FESTİVAL GELENEKSEL KORTEJLE BAŞLAYACAK
Geleneksel festival kortejini 15 Ekim Cumartesi günü gerçekleştireceklerini belirten Türel, bir yeniliğe daha imza atarak festival merkezi ve festival yolu oluşturacaklarını bildirdi.
Türel, Cam Piramit Kongre ve Fuar Merkezi’nin bir festival merkezine dönüşeceğini vurgulayarak, “Cam Piramit’le Antalya Kültür Merkezi arasındaki Kral Yolu’nu da Festival Yolu’na dönüştürüyoruz. Burada söyleşiler, yerli ve yabancı yıldızlarla imza saatleri, müzik dinletileri, atölyeler, sergiler, sosyal sorumluluk standları, yer alacak” diye konuştu.
MENDERES TÜREL: 'CANNES'LA BOY ÖLÇÜŞECEĞİZ'
Uluslararası bir festival yapmak yoğun bir çaba gerektiriyor. İlkinden bugüne baktığınıza 53 yılın muhasebesini yapıyor musunuz?
Uluslararası bir film festivali yapmak çok iddialı rakipleriniz çok güçlü. Cannes film festivali Venedik film festivali, Berlin film festivali gibi bir çok film festivali var. Bunlarla rakip olabilmek çok kısa sürede mümkün değil ama yavaş yavaş üstüne koya koya giderseniz sabırla kaliteyi yukarı çekerek onlarla boy ölçüşecek hale gelirsiniz.
Bu yılın festival temaları güncelin izinde seçtiniz. Bir ölçüde ülkemizde yaşananlar konu başlıklarını belirledi sanırım.

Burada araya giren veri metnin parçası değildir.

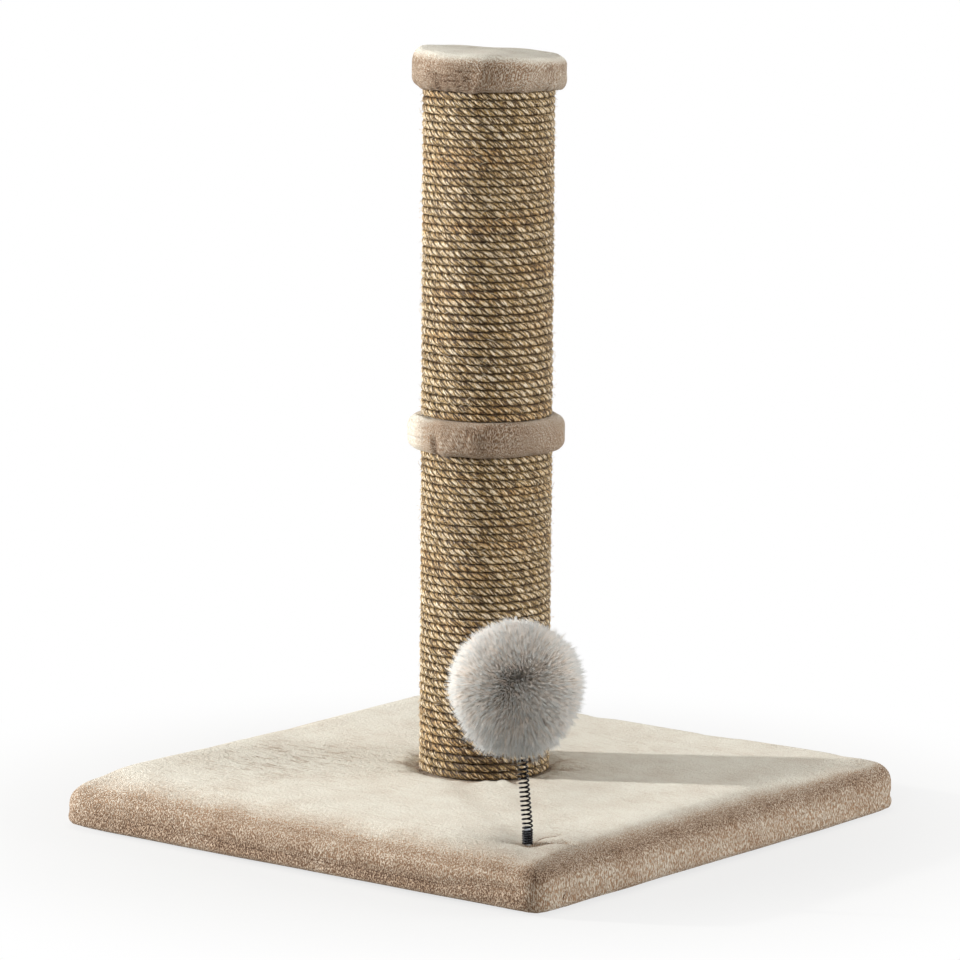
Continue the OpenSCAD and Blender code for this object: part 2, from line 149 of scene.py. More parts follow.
def add(tree, kind, sockets=None, give=0, **settings):
    """Adds a shader node with its settings and gives back one output

    sockets maps an input's name or number to a value or to another node's output
    """
    node = tree.nodes.new("ShaderNode" + kind)
    for name, value in settings.items():
        setattr(node, name, value)
    for key, value in (sockets or {}).items():
        if isinstance(value, bpy.types.NodeSocket):
            tree.links.new(value, node.inputs[key])
        else:
            node.inputs[key].default_value = value
    return node.outputs[give] if node.outputs else None


def seen_directly(tree):
    """1 for rays from the camera and for those mirrored or passed on by a gloss, otherwise 0"""
    seen = [add(tree, "LightPath", give="Is %s Ray" % kind) for kind in ("Camera", "Glossy", "Transmission")]
    either = add(tree, "Math", {0: seen[0], 1: seen[1]}, operation="MAXIMUM")
    return add(tree, "Math", {0: either, 1: seen[2]}, operation="MAXIMUM")


room = bpy.data.worlds.new("pale_room")
bpy.context.scene.world = room
room.use_nodes = True
tree = room.node_tree
tree.nodes.clear()
fill = add(tree, "Background", {"Color": hex_colour("#fff8ec"), "Strength": 0.19})
white = add(tree, "Background", {"Color": hex_colour("#ffffff"), "Strength": 1.0})
add(tree, "OutputWorld", {"Surface": add(tree, "MixShader", {0: seen_directly(tree), 1: fill, 2: white})})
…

Ülkenin bu yıl içinde yaşamış olduğu birçok mağduriyet ve üzücü hadise bizim bu seneki film festivalimizi özellikle uluslararası platformda ülkemizin imajında güçlendirmek adına çok daha güçlü bir şekilde ortaya çıkartmamız gerekiyor. Gayretimiz de bunun için.
Bunlar bizim için alınması gereken derslerdir. Geçmişteki acı tecrübelerden ders almayı bilemezsek geleceğe daha güçlü bir şekilde ilerleyemeyiz. O yüzden bu acı tecrübeleri hep hatırlatmak durumundayız, unutturmamalıyız. Bu ülkenin demokrasiye bağlılığı 15 Temmuz'da teyit edildi ve gerekirse bu bağlılığı biz her festivalde hatırlatmayı bir borç biliyoruz.